“Being head of fashion is a responsibility and privilege and it keeps you alive and vibrant,” says Zowie Broach. “Teaching is an exchange, and when you see someone grow and begin to build confidence – that is really exciting and amazing.”
Broach is a powerful educator with more than a decade’s experience teaching on both sides of the Atlantic. Her MA students are some of the world’s brightest and best, the graduates much sought after internationally in the industry. As well, she is an artist, designer and cofounder of the avant-garde fashion label Boudicca, which is known for its originality and craftsmanship.
Broach has made her mark since taking charge of the fashion department at London’s Royal College of Art more than two years ago. She pushes students to their limits and puts all of them in womenswear, menswear and accessories across the two years into one interdisciplinary studio to reflect similar merging in the fashion industry.
She believes that the first year should be “playful and exploratory”, and has organised a week called “Talk, Debate, Draw”. The students attend two morning lectures with guests from fields such as neuroscience, philosophy, technology, performance, gaming and gender studies.
“And then they draw all afternoon. It opens up their imagination and it is about creating a conversation. And they might work with another programme like engineering, fine art, textiles or industrial projects. The graduate fashion show this year was freer and less conventional, with just one telling look from each student.”
‘Fantastic’ Irish student
One of Broach’s current students is Michael Stewart from Co Clare, a talented graduate of LSAD who is the recipient of a bursary from the Laura Ashley Foundation of €18,000 to cover his fees and a further €15,000 bursary from Kildare Village for materials and living expenses. This has enabled Stewart to pursue a master’s in which the high fees can deter many potential applicants.
“He is a fantastic student,” says Broach of Stewart when we meet in the RCA’s Darwin Building in Kensington Gore, beside the Royal Albert Hall. “Completely dedicated, and is he maximising his time here. He has a lovely spiritual side, and the Irish landscape is hugely important to him. Its shape and form is the way he sees the shape of the body. He struggles in London with city noise and concrete.”
Stewart says that applicants are chosen not just for their exceptional work but also for their openness to new thinking and ideas.
The RCA courses, as Broach reluctantly concurs, are expensive and she believes that more national and international scholarships should be available to gifted students unable to afford the fees.
“Education is a business these days,” she says. “But it is incredibly important not just for the individual but for culture.
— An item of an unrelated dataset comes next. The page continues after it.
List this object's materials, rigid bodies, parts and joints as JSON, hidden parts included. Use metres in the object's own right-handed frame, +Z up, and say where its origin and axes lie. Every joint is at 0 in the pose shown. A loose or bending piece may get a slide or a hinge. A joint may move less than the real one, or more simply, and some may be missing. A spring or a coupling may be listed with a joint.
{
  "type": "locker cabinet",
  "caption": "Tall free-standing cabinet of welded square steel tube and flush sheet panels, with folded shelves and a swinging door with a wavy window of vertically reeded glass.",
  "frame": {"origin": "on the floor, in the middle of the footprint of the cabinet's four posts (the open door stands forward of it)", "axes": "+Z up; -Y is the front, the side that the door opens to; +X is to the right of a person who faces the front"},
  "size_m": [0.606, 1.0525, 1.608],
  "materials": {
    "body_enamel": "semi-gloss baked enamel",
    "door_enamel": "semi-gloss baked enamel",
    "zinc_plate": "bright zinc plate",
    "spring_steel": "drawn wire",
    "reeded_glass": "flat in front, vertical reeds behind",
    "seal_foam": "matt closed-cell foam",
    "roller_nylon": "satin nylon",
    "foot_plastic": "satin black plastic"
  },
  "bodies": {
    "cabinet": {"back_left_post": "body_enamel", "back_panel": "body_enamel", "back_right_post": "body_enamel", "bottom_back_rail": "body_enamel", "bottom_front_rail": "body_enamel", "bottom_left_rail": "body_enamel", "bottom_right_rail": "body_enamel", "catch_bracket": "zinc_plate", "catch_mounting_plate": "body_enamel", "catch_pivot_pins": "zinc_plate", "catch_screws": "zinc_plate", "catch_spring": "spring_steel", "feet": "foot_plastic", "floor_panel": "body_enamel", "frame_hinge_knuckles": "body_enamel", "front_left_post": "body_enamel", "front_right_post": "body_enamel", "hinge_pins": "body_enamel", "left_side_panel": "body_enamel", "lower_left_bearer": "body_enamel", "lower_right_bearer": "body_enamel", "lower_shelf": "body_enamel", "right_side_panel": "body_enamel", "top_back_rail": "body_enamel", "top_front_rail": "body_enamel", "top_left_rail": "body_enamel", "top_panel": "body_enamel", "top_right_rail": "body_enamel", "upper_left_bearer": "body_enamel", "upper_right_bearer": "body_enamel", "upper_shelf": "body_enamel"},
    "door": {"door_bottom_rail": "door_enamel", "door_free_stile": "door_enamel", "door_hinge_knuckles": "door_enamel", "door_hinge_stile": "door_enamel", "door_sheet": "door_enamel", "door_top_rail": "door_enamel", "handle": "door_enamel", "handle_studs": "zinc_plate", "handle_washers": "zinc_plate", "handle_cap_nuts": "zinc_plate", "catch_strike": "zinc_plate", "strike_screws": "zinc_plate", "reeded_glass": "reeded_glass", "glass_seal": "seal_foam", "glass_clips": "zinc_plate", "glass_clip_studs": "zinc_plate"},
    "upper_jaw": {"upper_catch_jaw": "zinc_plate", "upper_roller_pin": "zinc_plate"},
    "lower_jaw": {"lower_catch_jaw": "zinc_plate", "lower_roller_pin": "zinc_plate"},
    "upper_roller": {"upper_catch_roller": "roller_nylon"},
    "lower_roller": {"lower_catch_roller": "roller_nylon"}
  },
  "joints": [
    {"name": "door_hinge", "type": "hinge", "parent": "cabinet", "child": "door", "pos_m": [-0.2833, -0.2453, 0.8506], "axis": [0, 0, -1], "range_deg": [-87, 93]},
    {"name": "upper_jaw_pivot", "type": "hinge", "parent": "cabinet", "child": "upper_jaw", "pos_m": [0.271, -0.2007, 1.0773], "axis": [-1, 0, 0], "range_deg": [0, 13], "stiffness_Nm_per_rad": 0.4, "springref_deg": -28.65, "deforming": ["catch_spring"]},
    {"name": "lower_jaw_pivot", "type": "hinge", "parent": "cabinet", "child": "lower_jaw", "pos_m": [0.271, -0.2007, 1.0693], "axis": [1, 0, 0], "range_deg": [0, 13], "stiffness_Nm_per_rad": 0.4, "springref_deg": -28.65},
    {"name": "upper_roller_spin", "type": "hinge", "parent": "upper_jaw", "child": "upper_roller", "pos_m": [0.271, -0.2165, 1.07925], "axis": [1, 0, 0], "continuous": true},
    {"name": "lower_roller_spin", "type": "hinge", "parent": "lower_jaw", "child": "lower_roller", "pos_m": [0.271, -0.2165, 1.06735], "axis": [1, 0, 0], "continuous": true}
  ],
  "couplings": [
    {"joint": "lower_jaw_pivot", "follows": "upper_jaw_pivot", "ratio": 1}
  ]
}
I think that is precious and that it’s important to support diversity. If you have your fees and living arrangements cared for, you can focus on your work.
“What is important is to make sure that when students are here that they gain a real depth and experience and develop their own individuality and a strong point of view. They have to be open to society and its issues as well as material and finish.”
Whirlwind of ideas
Broach is a firecracker, passionate and voluble. Her whirlwind of ideas – on the changing role of teachers, on the structures of the fashion industry, on popular culture, on expression through dress – is exhilarating.
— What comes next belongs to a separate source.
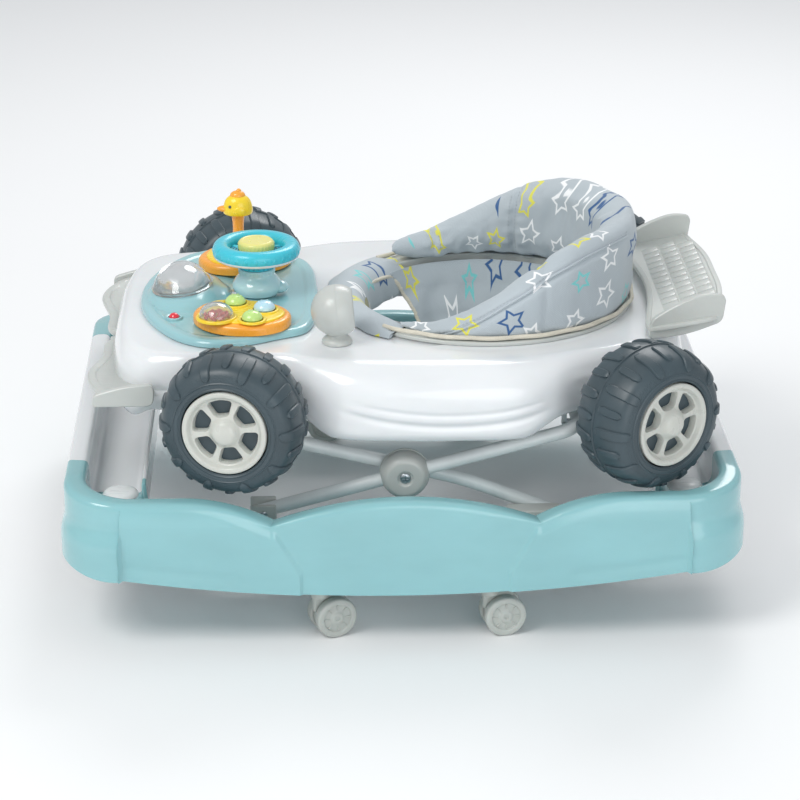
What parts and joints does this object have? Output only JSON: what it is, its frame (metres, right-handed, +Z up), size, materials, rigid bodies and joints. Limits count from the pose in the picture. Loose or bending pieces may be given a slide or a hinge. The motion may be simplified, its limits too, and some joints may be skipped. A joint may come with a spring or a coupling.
{
  "type": "baby walker",
  "caption": "Racing-car shaped baby walker and rocker: padded seat in a toy tray on a scissor frame over an oval rocking base with casters.",
  "frame": {"origin": "on the floor under the middle of the base ring", "axes": "-X to the nose, +X to the rear spoiler, -Y to the walker's left side, +Z up"},
  "size_m": [0.778, 0.65, 0.426],
  "materials": {
    "white": "glossy white moulded shell",
    "aqua": "glossy aqua moulding",
    "pale_aqua": "glossy pale aqua moulding",
    "grey": "satin light grey plastic",
    "tyre": "satin dark blue-grey blow moulding",
    "rim": "satin warm grey plastic",
    "caster": "satin light grey plastic",
    "tube": "powder-coated steel tube",
    "steel": "zinc-plated rivet steel",
    "clear": "clear moulded plastic",
    "mirror": "flat safety mirror",
    "fabric": "pale grey printed polyester, padded",
    "cyan": "glossy cyan plastic",
    "horn": "glossy pale yellow plastic",
    "orange": "glossy orange plastic",
    "yellow": "glossy yellow plastic",
    "green": "translucent light green plastic",
    "blue": "translucent light blue plastic",
    "red": "red indicator lens"
  },
  "bodies": {
    "base": {"front_bumper": "white", "rear_bumper": "white", "side_rail_left": "aqua", "side_rail_right": "aqua", "pivot_bracket_left": "grey", "pivot_bracket_right": "grey", "slide_bracket_left": "grey", "slide_bracket_right": "grey"},
    "outer_frame": {"outer_frame": "tube", "hub_cover_left": "grey", "hub_cover_right": "grey", "cross_pin_left": "steel", "cross_pin_right": "steel"},
    "inner_frame": {"inner_frame": "tube"},
    "tray": {"body_shell": "white", "seat_ring": "grey", "seat_bag": "fabric", "back_cushion": "fabric", "dash_panel": "pale_aqua", "nose_dome": "clear", "console_left": "orange", "console_right": "orange", "bead_dome": "clear", "led_lens": "red", "steering_post": "pale_aqua", "front_wing": "grey", "rear_spoiler": "grey"},
    "stop_front_left": {"stop_front_left": "white"},
    "stop_front_right": {"stop_front_right": "white"},
    "stop_rear_left": {"stop_rear_left": "white"},
    "stop_rear_right": {"stop_rear_right": "white"},
    "caster_left_front": {"caster_left_front_fork": "caster"},
    "caster_left_front_roll": {"caster_left_front_wheels": "caster"},
    "caster_left_rear": {"caster_left_rear_fork": "caster"},
    "caster_left_rear_roll": {"caster_left_rear_wheels": "caster"},
    "caster_right_front": {"caster_right_front_fork": "caster"},
    "caster_right_front_roll": {"caster_right_front_wheels": "caster"},
    "caster_right_rear": {"caster_right_rear_fork": "caster"},
    "caster_right_rear_roll": {"caster_right_rear_wheels": "caster"},
    "caster_front": {"caster_front_fork": "caster"},
    "caster_front_roll": {"caster_front_wheels": "caster"},
    "caster_rear": {"caster_rear_fork": "caster"},
    "caster_rear_roll": {"caster_rear_wheels": "caster"},
    "wheel_front_left": {"tyre_front_left": "tyre", "rim_front_left": "rim"},
    "wheel_front_right": {"tyre_front_right": "tyre", "rim_front_right": "rim"},
    "wheel_rear_left": {"tyre_rear_left": "tyre", "rim_rear_left": "rim"},
    "wheel_rear_right": {"tyre_rear_right": "tyre", "rim_rear_right": "rim"},
    "steering": {"steering_wheel": "cyan"},
    "horn": {"horn_button": "horn"},
    "button_front": {"button_front": "green"},
    "button_middle": {"button_middle": "blue"},
    "button_rear": {"button_rear": "green"},
    "bird": {"bird_figure": "yellow"},
    "mirror": {"mirror_housing": "grey", "mirror_glass": "mirror"}
  },
  "joints": [
    {"name": "height_lift", "type": "hinge", "parent": "base", "child": "outer_frame", "pos_m": [-0.16024, 0, 0.12076], "axis": [0, -1, 0], "range_deg": [0, 14.7]},
    {"name": "scissor_cross", "type": "hinge", "parent": "outer_frame", "child": "inner_frame", "pos_m": [0.003, 0, 0.1645], "axis": [0, -1, 0], "range_deg": [-29.4, 0]},
    {"name": "tray_level", "type": "hinge", "parent": "outer_frame", "child": "tray", "pos_m": [0.20295, 0, 0.21808], "axis": [0, -1, 0], "range_deg": [-14.7, 0]},
    {"name": "stop_front_left_slide", "type": "slide", "parent": "base", "child": "stop_front_left", "axis": [0, 0, 1], "range_m": [-0.022, 0]},
    {"name": "stop_front_right_slide", "type": "slide", "parent": "base", "child": "stop_front_right", "axis": [0, 0, 1], "range_m": [-0.022, 0]},
    {"name": "stop_rear_left_slide", "type": "slide", "parent": "base", "child": "stop_rear_left", "axis": [0, 0, 1], "range_m": [-0.022, 0]},
    {"name": "stop_rear_right_slide", "type": "slide", "parent": "base", "child": "stop_rear_right", "axis": [0, 0, 1], "range_m": [-0.022, 0]},
    {"name": "caster_left_front_swivel", "type": "hinge", "parent": "base", "child": "caster_left_front", "pos_m": [-0.097, -0.29, 0.055], "axis": [0, 0, 1], "continuous": true},
    {"name": "caster_left_front_spin", "type": "hinge", "parent": "caster_left_front", "child": "caster_left_front_roll", "pos_m": [-0.08309, -0.28438, 0.024], "axis": [-0.3746, 0.9272, 0], "continuous": true},
    {"name": "caster_left_rear_swivel", "type": "hinge", "parent": "base", "child": "caster_left_rear", "pos_m": [0.097, -0.29, 0.055], "axis": [0, 0, 1], "continuous": true},
    {"name": "caster_left_rear_spin", "type": "hinge", "parent": "caster_left_rear", "child": "caster_left_rear_roll", "pos_m": [0.11167, -0.28688, 0.024], "axis": [-0.2079, 0.9781, 0], "continuous": true},
    {"name": "caster_right_front_swivel", "type": "hinge", "parent": "base", "child": "caster_right_front", "pos_m": [-0.097, 0.29, 0.055], "axis": [0, 0, 1], "continuous": true},
    {"name": "caster_right_front_spin", "type": "hinge", "parent": "caster_right_front", "child": "caster_right_front_roll", "pos_m": [-0.08223, 0.2874, 0.024], "axis": [0.1736, 0.9848, 0], "continuous": true},
    {"name": "caster_right_rear_swivel", "type": "hinge", "parent": "base", "child": "caster_right_rear", "pos_m": [0.097, 0.29, 0.055], "axis": [0, 0, 1], "continuous": true},
    {"name": "caster_right_rear_spin", "type": "hinge", "parent": "caster_right_rear", "child": "caster_right_rear_roll", "pos_m": [0.11149, 0.29388, 0.024], "axis": [-0.2588, 0.9659, 0], "continuous": true},
    {"name": "caster_front_swivel", "type": "hinge", "parent": "base", "child": "caster_front", "pos_m": [-0.34, 0, 0.055], "axis": [0, 0, 1], "continuous": true},
    {"name": "caster_front_spin", "type": "hinge", "parent": "caster_front", "child": "caster_front_roll", "pos_m": [-0.32515, 0.00209, 0.024], "axis": [-0.1392, 0.9903, 0], "continuous": true},
    {"name": "caster_rear_swivel", "type": "hinge", "parent": "base", "child": "caster_rear", "pos_m": [0.34, 0, 0.055], "axis": [0, 0, 1], "continuous": true},
    {"name": "caster_rear_spin", "type": "hinge", "parent": "caster_rear", "child": "caster_rear_roll", "pos_m": [0.35455, -0.00363, 0.024], "axis": [0.2419, 0.9703, 0], "continuous": true},
    {"name": "wheel_front_left_spin", "type": "hinge", "parent": "tray", "child": "wheel_front_left", "pos_m": [-0.19, -0.254, 0.252], "axis": [-0.2419, -0.9703, 0], "continuous": true},
    {"name": "wheel_front_right_spin", "type": "hinge", "parent": "tray", "child": "wheel_front_right", "pos_m": [-0.19, 0.254, 0.252], "axis": [-0.2419, 0.9703, 0], "continuous": true},
    {"name": "wheel_rear_left_spin", "type": "hinge", "parent": "tray", "child": "wheel_rear_left", "pos_m": [0.275, -0.254, 0.252], "axis": [0.5592, -0.829, 0], "continuous": true},
    {"name": "wheel_rear_right_spin", "type": "hinge", "parent": "tray", "child": "wheel_rear_right", "pos_m": [0.275, 0.254, 0.252], "axis": [0.5592, 0.829, 0], "continuous": true},
    {"name": "steering_turn", "type": "hinge", "parent": "tray", "child": "steering", "pos_m": [-0.166, 0, 0.35], "axis": [0, 0, 1], "range_deg": [-90, 90]},
    {"name": "horn_press", "type": "slide", "parent": "steering", "child": "horn", "axis": [0, 0, 1], "range_m": [-0.003, 0], "stiffness_N_per_m": 200},
    {"name": "button_front_press", "type": "slide", "parent": "tray", "child": "button_front", "axis": [0, 0, 1], "range_m": [-0.003, 0], "stiffness_N_per_m": 200},
    {"name": "button_middle_press", "type": "slide", "parent": "tray", "child": "button_middle", "axis": [0, 0, 1], "range_m": [-0.003, 0], "stiffness_N_per_m": 200},
    {"name": "button_rear_press", "type": "slide", "parent": "tray", "child": "button_rear", "axis": [0, 0, 1], "range_m": [-0.003, 0], "stiffness_N_per_m": 200},
    {"name": "bird_spin", "type": "hinge", "parent": "tray", "child": "bird", "pos_m": [-0.189, 0.11, 0.33], "axis": [0, 0, 1], "continuous": true},
    {"name": "mirror_swivel", "type": "hinge", "parent": "tray", "child": "mirror", "pos_m": [-0.068, -0.15, 0.31], "axis": [0, 0, 1], "range_deg": [-60, 60]}
  ],
  "couplings": [
    {"joint": "scissor_cross", "follows": "height_lift", "ratio": -2},
    {"joint": "tray_level", "follows": "height_lift", "ratio": -1}
  ]
}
I ask what she is reading at the moment, and she rattles off a list: Mark Fisher's Ghosts of My Life, a radical exploration of contemporary culture; Nicolas Bourriaud's The ExForm, on the dynamics of ideology; Neil Stephenson's The Diamond Age, a post-cyberpunk novel dealing with themes of education, social class and ethnicity; and Dostoyevsky's The Gambler.
Surprisingly, for one so attuned to being sharp to contemporary life and the cut and paste age, Broach eschews social media.
“I feel the screen is making everything flat. It connects, but there has to be the experience of life, and the sensual and sensory sides of our lives are very important. I did not enter the addiction and don’t feel the need for it. It is a great communication tool, but it is not for me.”
She lives in the middle of the countryside in Kent with her partner, Brian Kirby (cofounder of Boudicca). Her unusual first name goes back to when she was 11 and living living in Plymouth, where some young French visitors introduced her to the late David Bowie via Aladdin Sane. She became besotted with the singer – to the point of later changing the spelling of her name from Zoe.
Her visit to Ireland on October 14th will be only her second time in this country. In the early 1990s, she spent some time as a stylist for Pringle, the Scottish knitwear company, and came to Killarney for a fashion shoot on a golf course. She vividly recalls a model being photographed in a little black sweater and a billowing red skirt.
The skirt, however, kept deflating, so Broach had to climb underneath and fan it out with her arms. “To this day,” she says, “I always smile when I see that picture.”.
Rather than fabric, this visit should fan out ideas.
Zowie Broach will give Q&A at Kildare Village for Irish fashion graduates, students, industry and media on October 14th. The event will be hosted by brand consultant Paula Reed.